Most visitors have experienced Arizona’s 160,000-acre Petrified Forest National Park as a driving safari along the lone 28-mile road that cuts through the park’s core. But a new initiative is letting visitors experience the “backwoods” of this intriguing fossilized forest. That’s thanks to off-trail guided hikes in a program that’s been introduced by the recently formed Petrified Forest Field Institute.

As well as educational day hikes, fossil-digging workshops and photography classes are on offer – all aimed at embracing a sense of unstructured exploration in these bizarre badlands.
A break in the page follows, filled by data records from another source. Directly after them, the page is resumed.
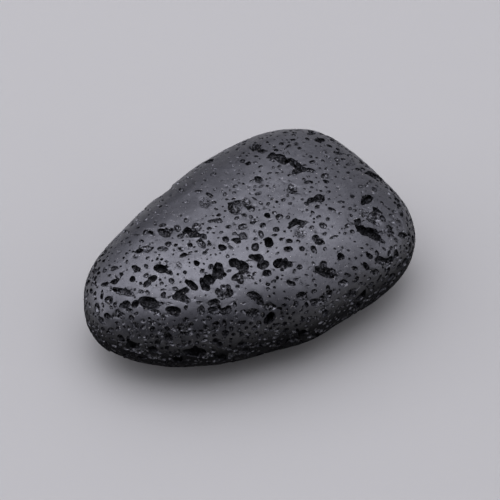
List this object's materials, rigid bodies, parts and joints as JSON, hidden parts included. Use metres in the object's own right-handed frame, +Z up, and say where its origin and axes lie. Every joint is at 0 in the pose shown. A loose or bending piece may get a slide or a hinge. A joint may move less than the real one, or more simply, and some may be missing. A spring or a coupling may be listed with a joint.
{
  "type": "lava rock",
  "caption": "Rounded, flattened lava stone with one narrow end, a smooth worn skin and many open gas pits.",
  "frame": {"origin": "on the surface the stone lies on, under the middle of its bounding box", "axes": "+X along the stone's length towards its broad end, +Y across it, +Z up"},
  "size_m": [0.0556, 0.0382, 0.0198],
  "materials": {
    "basalt": "worn smooth with a low sheen, rough inside the pits"
  },
  "bodies": {
    "root": {"lava_rock": "basalt"}
  },
  "joints": []
}
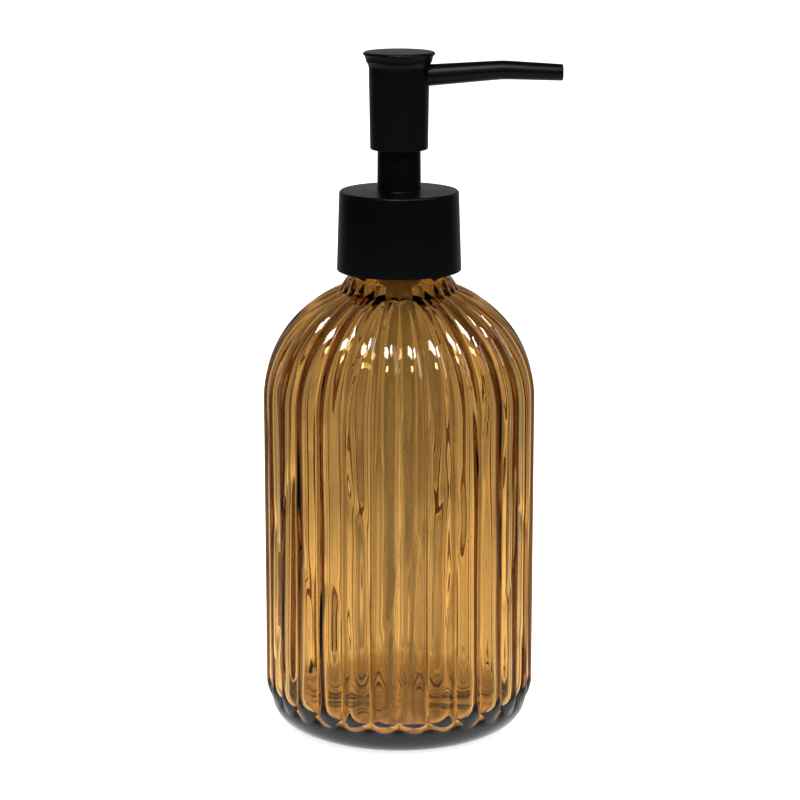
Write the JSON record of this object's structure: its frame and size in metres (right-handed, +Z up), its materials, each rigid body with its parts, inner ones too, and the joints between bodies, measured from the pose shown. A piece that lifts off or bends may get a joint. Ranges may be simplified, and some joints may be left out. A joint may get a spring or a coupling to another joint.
{
  "type": "soap pump dispenser",
  "caption": "Ribbed amber glass bottle with a screw-on lotion pump: the head presses down on a sprung stem and swivels with its long spout.",
  "frame": {"origin": "centre of the bottle's flat base, on the surface it stands on", "axes": "+Z up along the bottle's axis, +X towards the spout's tip"},
  "size_m": [0.0798, 0.073, 0.1843],
  "materials": {
    "amber_glass": "clear amber, polished",
    "black_plastic": "satin black moulded",
    "natural_plastic": "natural translucent polypropylene",
    "soft_plastic": "natural translucent polyethylene",
    "foam": "white closed-cell foam washer",
    "spring_steel": "bright drawn stainless wire",
    "ball_steel": "polished stainless ball"
  },
  "bodies": {
    "bottle": {"bottle": "amber_glass"},
    "pump_unit": {"pump_housing": "natural_plastic", "dip_tube": "soft_plastic", "chaplet": "black_plastic", "stem_seal": "soft_plastic", "neck_gasket": "foam", "spring_seat": "natural_plastic", "return_spring": "spring_steel"},
    "closure": {"screw_cap": "black_plastic", "collar_cover": "black_plastic"},
    "plunger": {"piston_rod": "natural_plastic"},
    "head": {"stem": "natural_plastic", "head_core": "black_plastic", "head_shell": "black_plastic", "top_cap": "black_plastic", "spout": "black_plastic"},
    "piston": {"piston": "soft_plastic"},
    "inlet_ball": {"inlet_ball": "ball_steel"}
  },
  "joints": [
    {"name": "closure_rise", "type": "slide", "parent": "bottle", "child": "pump_unit", "axis": [0, 0, 1], "range_m": [0, 0.00634]},
    {"name": "closure_turn", "type": "hinge", "parent": "pump_unit", "child": "closure", "pos_m": [0, 0, 0.135], "axis": [0, 0, 1], "range_deg": [0, 540]},
    {"name": "head_press", "type": "slide", "parent": "pump_unit", "child": "plunger", "axis": [0, 0, -1], "range_m": [0, 0.0105], "stiffness_N_per_m": 500, "springref_m": -0.015, "deforming": ["return_spring"]},
    {"name": "head_swivel", "type": "hinge", "parent": "plunger", "child": "head", "pos_m": [0, 0, 0.16], "axis": [0, 0, 1], "continuous": true},
    {"name": "piston_slide", "type": "slide", "parent": "pump_unit", "child": "piston", "axis": [0, 0, -1], "range_m": [0, 0.0093]},
    {"name": "inlet_ball_lift", "type": "slide", "parent": "pump_unit", "child": "inlet_ball", "axis": [0, 0, 1], "range_m": [0, 0.0012]}
  ],
  "couplings": [
    {"joint": "closure_turn", "follows": "closure_rise", "rad_per_m": 1484.3},
    {"joint": "piston_slide", "follows": "head_press", "ratio": 0.88571}
  ]
}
The tours take hikers through dense smatterings of petrified wood and parts of the park’s newly acquired lands that were previously off limits – like the sandy moonscape of Red Basin.

It’s a sea change in the park’s approach to preserving its iconic petrified wood. Park staff hope that rather than increasing wood theft, these immersive visits will prevent it, by giving the public a new in-depth and up-close appreciation of this most unusual of natural resources.